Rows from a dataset

* START *

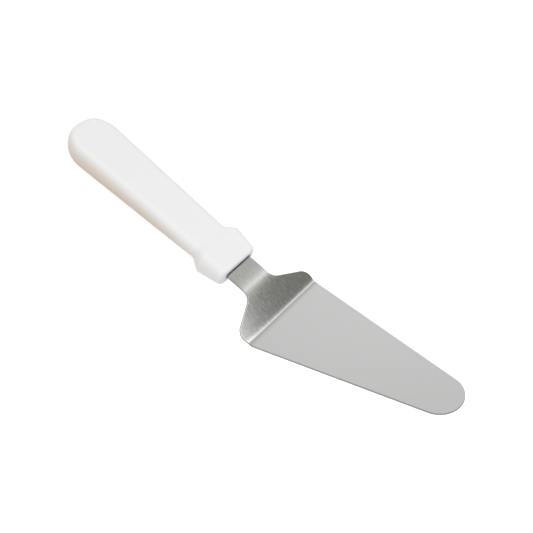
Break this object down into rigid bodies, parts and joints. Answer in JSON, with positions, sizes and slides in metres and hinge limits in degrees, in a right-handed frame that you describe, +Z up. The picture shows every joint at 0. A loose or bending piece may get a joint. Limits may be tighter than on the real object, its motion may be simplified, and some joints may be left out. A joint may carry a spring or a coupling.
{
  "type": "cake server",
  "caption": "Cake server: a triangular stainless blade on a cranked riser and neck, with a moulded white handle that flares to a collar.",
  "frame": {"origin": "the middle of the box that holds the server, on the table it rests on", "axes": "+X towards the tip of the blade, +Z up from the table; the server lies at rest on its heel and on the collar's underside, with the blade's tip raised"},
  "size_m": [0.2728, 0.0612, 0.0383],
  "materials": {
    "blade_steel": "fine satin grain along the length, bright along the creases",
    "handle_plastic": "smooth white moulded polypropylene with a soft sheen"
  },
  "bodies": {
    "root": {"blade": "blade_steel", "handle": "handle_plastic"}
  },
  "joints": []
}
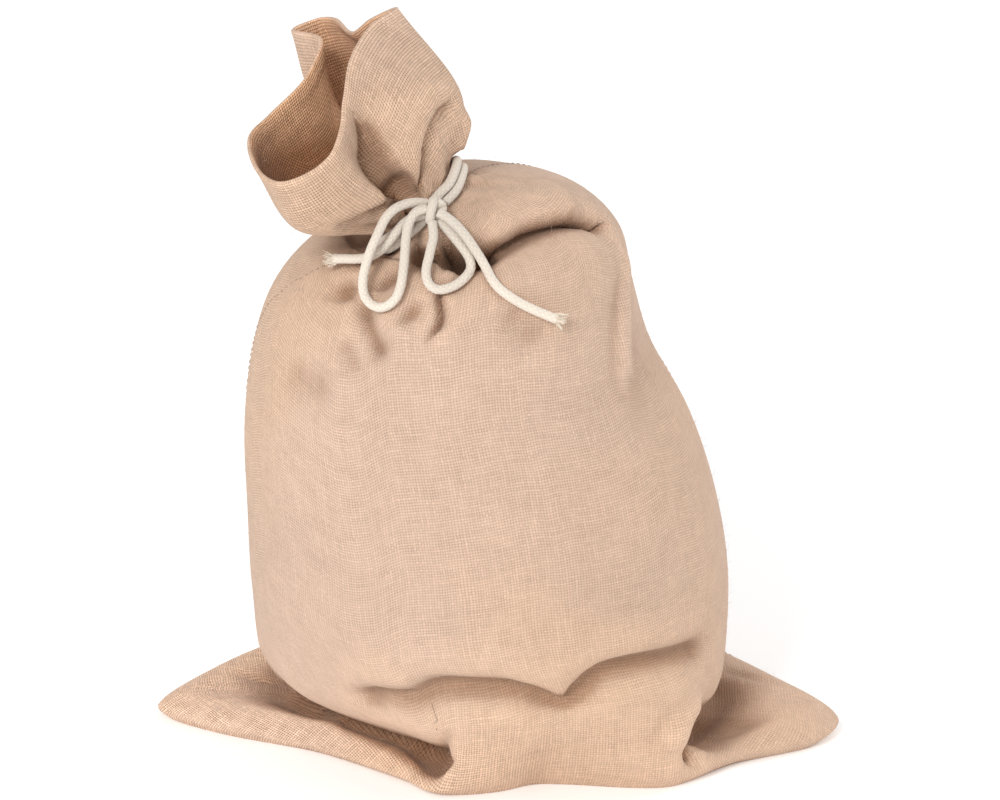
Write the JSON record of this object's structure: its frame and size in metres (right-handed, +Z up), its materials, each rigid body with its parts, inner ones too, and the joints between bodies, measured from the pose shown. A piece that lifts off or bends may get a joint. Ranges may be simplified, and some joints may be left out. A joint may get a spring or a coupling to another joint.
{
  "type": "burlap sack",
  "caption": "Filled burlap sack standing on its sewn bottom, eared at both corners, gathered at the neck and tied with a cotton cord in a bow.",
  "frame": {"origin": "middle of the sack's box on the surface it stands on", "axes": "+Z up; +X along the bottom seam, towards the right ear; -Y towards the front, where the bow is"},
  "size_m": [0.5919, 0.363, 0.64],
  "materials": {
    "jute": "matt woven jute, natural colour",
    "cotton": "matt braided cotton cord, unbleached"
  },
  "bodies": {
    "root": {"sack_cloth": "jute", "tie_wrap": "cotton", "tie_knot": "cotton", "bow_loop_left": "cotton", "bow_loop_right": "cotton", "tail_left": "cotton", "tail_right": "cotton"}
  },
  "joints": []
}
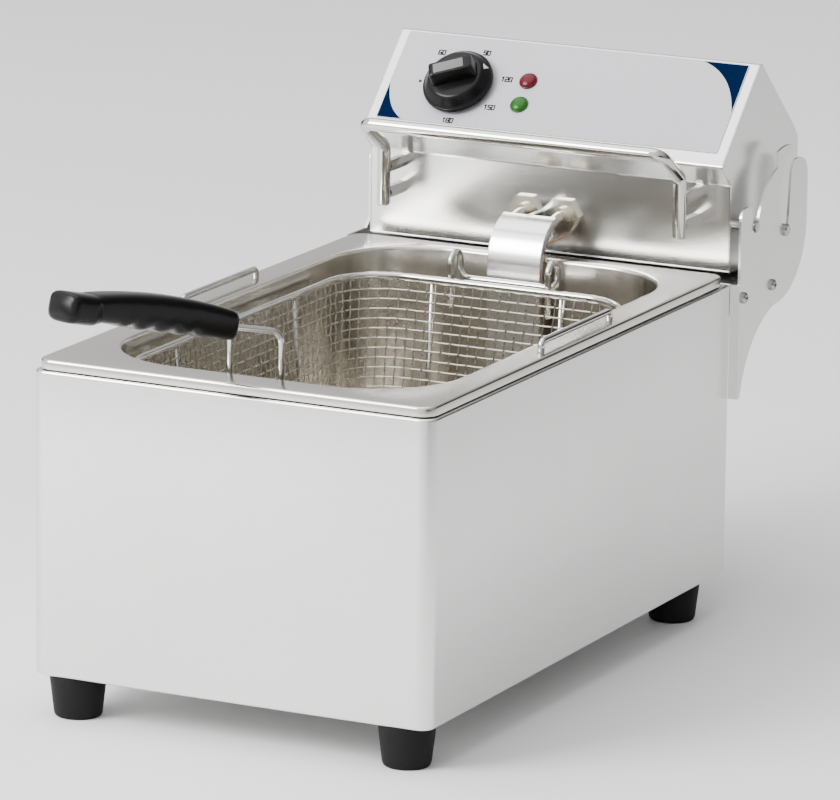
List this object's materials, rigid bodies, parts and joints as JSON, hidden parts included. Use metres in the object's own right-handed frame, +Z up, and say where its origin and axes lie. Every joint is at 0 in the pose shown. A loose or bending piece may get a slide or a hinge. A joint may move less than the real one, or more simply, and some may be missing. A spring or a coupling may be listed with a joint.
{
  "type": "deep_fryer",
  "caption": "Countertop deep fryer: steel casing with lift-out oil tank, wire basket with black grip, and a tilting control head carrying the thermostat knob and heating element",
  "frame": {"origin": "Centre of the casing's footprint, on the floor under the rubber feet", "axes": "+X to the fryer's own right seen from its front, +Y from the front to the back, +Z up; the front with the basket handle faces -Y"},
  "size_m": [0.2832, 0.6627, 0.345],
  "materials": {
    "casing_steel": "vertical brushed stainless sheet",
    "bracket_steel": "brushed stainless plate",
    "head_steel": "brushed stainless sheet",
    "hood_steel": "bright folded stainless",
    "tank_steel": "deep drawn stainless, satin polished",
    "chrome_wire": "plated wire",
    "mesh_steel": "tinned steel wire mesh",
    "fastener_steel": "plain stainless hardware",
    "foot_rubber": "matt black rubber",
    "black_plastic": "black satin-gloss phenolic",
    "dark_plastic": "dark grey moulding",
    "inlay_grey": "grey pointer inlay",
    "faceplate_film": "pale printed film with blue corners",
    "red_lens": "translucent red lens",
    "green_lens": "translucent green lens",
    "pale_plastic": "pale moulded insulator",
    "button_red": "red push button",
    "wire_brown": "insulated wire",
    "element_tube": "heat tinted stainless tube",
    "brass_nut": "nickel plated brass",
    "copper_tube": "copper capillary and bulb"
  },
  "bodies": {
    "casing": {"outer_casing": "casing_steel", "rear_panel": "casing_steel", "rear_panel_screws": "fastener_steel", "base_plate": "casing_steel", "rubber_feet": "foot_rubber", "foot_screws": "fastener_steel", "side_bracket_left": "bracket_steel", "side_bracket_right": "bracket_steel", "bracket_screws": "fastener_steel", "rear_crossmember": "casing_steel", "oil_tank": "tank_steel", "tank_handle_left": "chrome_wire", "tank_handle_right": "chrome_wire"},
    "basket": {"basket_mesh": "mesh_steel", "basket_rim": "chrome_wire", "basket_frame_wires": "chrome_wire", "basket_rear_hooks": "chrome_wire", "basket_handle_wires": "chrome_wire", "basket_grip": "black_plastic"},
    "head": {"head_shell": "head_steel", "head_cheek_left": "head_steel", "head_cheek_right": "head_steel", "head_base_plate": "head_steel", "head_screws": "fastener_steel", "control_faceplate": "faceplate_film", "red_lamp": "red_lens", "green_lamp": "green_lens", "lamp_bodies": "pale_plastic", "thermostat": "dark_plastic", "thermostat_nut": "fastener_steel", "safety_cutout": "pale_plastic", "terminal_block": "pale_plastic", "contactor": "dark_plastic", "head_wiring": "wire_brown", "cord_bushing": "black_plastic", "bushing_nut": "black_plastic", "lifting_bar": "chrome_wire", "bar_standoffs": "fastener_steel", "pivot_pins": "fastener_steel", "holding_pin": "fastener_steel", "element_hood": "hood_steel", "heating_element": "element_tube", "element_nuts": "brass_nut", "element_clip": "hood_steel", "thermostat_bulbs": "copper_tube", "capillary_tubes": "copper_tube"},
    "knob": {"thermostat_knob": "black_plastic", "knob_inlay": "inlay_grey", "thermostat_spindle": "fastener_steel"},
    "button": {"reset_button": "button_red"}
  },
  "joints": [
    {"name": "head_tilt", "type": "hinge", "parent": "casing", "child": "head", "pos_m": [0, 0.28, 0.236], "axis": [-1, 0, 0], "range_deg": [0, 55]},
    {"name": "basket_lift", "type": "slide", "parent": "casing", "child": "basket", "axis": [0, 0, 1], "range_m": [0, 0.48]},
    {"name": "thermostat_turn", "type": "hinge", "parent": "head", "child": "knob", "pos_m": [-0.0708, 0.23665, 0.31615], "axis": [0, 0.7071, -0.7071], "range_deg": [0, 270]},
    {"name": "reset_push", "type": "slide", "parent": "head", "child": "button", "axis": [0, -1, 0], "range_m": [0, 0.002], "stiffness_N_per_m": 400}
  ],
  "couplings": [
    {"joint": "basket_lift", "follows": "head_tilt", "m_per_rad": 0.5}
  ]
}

* END *

What you have to do:
All of the data needs to be printed once more, exactly.

Output:
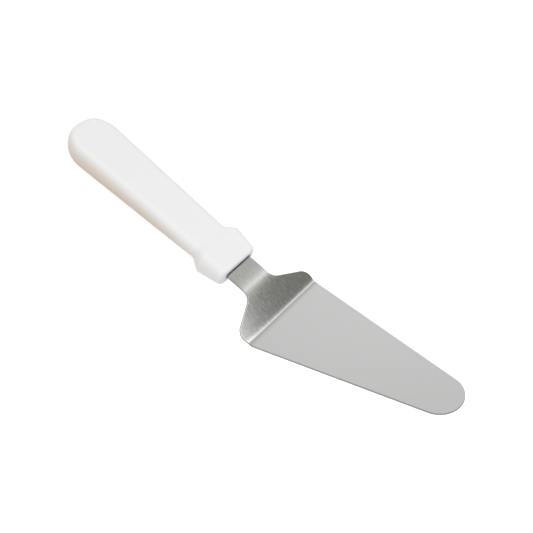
Break this object down into rigid bodies, parts and joints. Answer in JSON, with positions, sizes and slides in metres and hinge limits in degrees, in a right-handed frame that you describe, +Z up. The picture shows every joint at 0. A loose or bending piece may get a joint. Limits may be tighter than on the real object, its motion may be simplified, and some joints may be left out. A joint may carry a spring or a coupling.
{
  "type": "cake server",
  "caption": "Cake server: a triangular stainless blade on a cranked riser and neck, with a moulded white handle that flares to a collar.",
  "frame": {"origin": "the middle of the box that holds the server, on the table it rests on", "axes": "+X towards the tip of the blade, +Z up from the table; the server lies at rest on its heel and on the collar's underside, with the blade's tip raised"},
  "size_m": [0.2728, 0.0612, 0.0383],
  "materials": {
    "blade_steel": "fine satin grain along the length, bright along the creases",
    "handle_plastic": "smooth white moulded polypropylene with a soft sheen"
  },
  "bodies": {
    "root": {"blade": "blade_steel", "handle": "handle_plastic"}
  },
  "joints": []
}
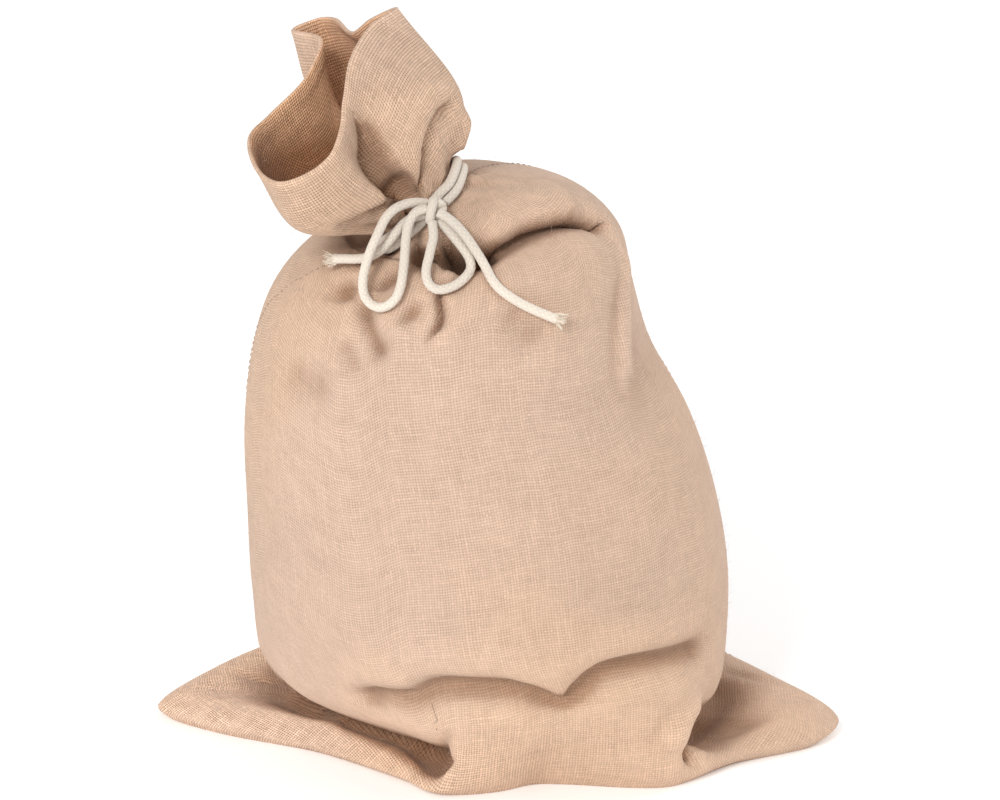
Write the JSON record of this object's structure: its frame and size in metres (right-handed, +Z up), its materials, each rigid body with its parts, inner ones too, and the joints between bodies, measured from the pose shown. A piece that lifts off or bends may get a joint. Ranges may be simplified, and some joints may be left out. A joint may get a spring or a coupling to another joint.
{
  "type": "burlap sack",
  "caption": "Filled burlap sack standing on its sewn bottom, eared at both corners, gathered at the neck and tied with a cotton cord in a bow.",
  "frame": {"origin": "middle of the sack's box on the surface it stands on", "axes": "+Z up; +X along the bottom seam, towards the right ear; -Y towards the front, where the bow is"},
  "size_m": [0.5919, 0.363, 0.64],
  "materials": {
    "jute": "matt woven jute, natural colour",
    "cotton": "matt braided cotton cord, unbleached"
  },
  "bodies": {
    "root": {"sack_cloth": "jute", "tie_wrap": "cotton", "tie_knot": "cotton", "bow_loop_left": "cotton", "bow_loop_right": "cotton", "tail_left": "cotton", "tail_right": "cotton"}
  },
  "joints": []
}
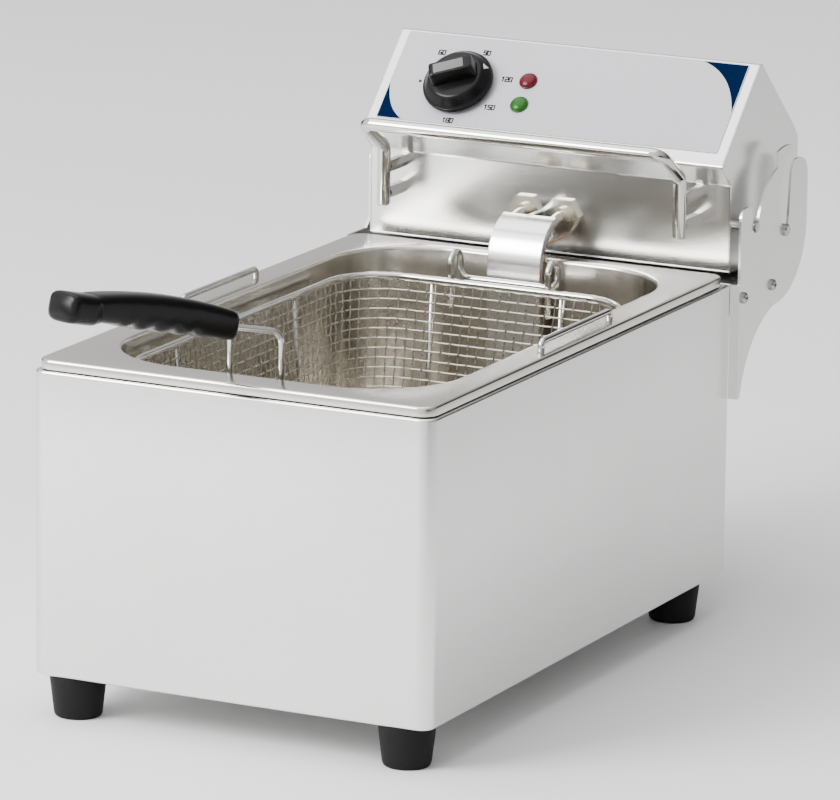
List this object's materials, rigid bodies, parts and joints as JSON, hidden parts included. Use metres in the object's own right-handed frame, +Z up, and say where its origin and axes lie. Every joint is at 0 in the pose shown. A loose or bending piece may get a slide or a hinge. A joint may move less than the real one, or more simply, and some may be missing. A spring or a coupling may be listed with a joint.
{
  "type": "deep_fryer",
  "caption": "Countertop deep fryer: steel casing with lift-out oil tank, wire basket with black grip, and a tilting control head carrying the thermostat knob and heating element",
  "frame": {"origin": "Centre of the casing's footprint, on the floor under the rubber feet", "axes": "+X to the fryer's own right seen from its front, +Y from the front to the back, +Z up; the front with the basket handle faces -Y"},
  "size_m": [0.2832, 0.6627, 0.345],
  "materials": {
    "casing_steel": "vertical brushed stainless sheet",
    "bracket_steel": "brushed stainless plate",
    "head_steel": "brushed stainless sheet",
    "hood_steel": "bright folded stainless",
    "tank_steel": "deep drawn stainless, satin polished",
    "chrome_wire": "plated wire",
    "mesh_steel": "tinned steel wire mesh",
    "fastener_steel": "plain stainless hardware",
    "foot_rubber": "matt black rubber",
    "black_plastic": "black satin-gloss phenolic",
    "dark_plastic": "dark grey moulding",
    "inlay_grey": "grey pointer inlay",
    "faceplate_film": "pale printed film with blue corners",
    "red_lens": "translucent red lens",
    "green_lens": "translucent green lens",
    "pale_plastic": "pale moulded insulator",
    "button_red": "red push button",
    "wire_brown": "insulated wire",
    "element_tube": "heat tinted stainless tube",
    "brass_nut": "nickel plated brass",
    "copper_tube": "copper capillary and bulb"
  },
  "bodies": {
    "casing": {"outer_casing": "casing_steel", "rear_panel": "casing_steel", "rear_panel_screws": "fastener_steel", "base_plate": "casing_steel", "rubber_feet": "foot_rubber", "foot_screws": "fastener_steel", "side_bracket_left": "bracket_steel", "side_bracket_right": "bracket_steel", "bracket_screws": "fastener_steel", "rear_crossmember": "casing_steel", "oil_tank": "tank_steel", "tank_handle_left": "chrome_wire", "tank_handle_right": "chrome_wire"},
    "basket": {"basket_mesh": "mesh_steel", "basket_rim": "chrome_wire", "basket_frame_wires": "chrome_wire", "basket_rear_hooks": "chrome_wire", "basket_handle_wires": "chrome_wire", "basket_grip": "black_plastic"},
    "head": {"head_shell": "head_steel", "head_cheek_left": "head_steel", "head_cheek_right": "head_steel", "head_base_plate": "head_steel", "head_screws": "fastener_steel", "control_faceplate": "faceplate_film", "red_lamp": "red_lens", "green_lamp": "green_lens", "lamp_bodies": "pale_plastic", "thermostat": "dark_plastic", "thermostat_nut": "fastener_steel", "safety_cutout": "pale_plastic", "terminal_block": "pale_plastic", "contactor": "dark_plastic", "head_wiring": "wire_brown", "cord_bushing": "black_plastic", "bushing_nut": "black_plastic", "lifting_bar": "chrome_wire", "bar_standoffs": "fastener_steel", "pivot_pins": "fastener_steel", "holding_pin": "fastener_steel", "element_hood": "hood_steel", "heating_element": "element_tube", "element_nuts": "brass_nut", "element_clip": "hood_steel", "thermostat_bulbs": "copper_tube", "capillary_tubes": "copper_tube"},
    "knob": {"thermostat_knob": "black_plastic", "knob_inlay": "inlay_grey", "thermostat_spindle": "fastener_steel"},
    "button": {"reset_button": "button_red"}
  },
  "joints": [
    {"name": "head_tilt", "type": "hinge", "parent": "casing", "child": "head", "pos_m": [0, 0.28, 0.236], "axis": [-1, 0, 0], "range_deg": [0, 55]},
    {"name": "basket_lift", "type": "slide", "parent": "casing", "child": "basket", "axis": [0, 0, 1], "range_m": [0, 0.48]},
    {"name": "thermostat_turn", "type": "hinge", "parent": "head", "child": "knob", "pos_m": [-0.0708, 0.23665, 0.31615], "axis": [0, 0.7071, -0.7071], "range_deg": [0, 270]},
    {"name": "reset_push", "type": "slide", "parent": "head", "child": "button", "axis": [0, -1, 0], "range_m": [0, 0.002], "stiffness_N_per_m": 400}
  ],
  "couplings": [
    {"joint": "basket_lift", "follows": "head_tilt", "m_per_rad": 0.5}
  ]
}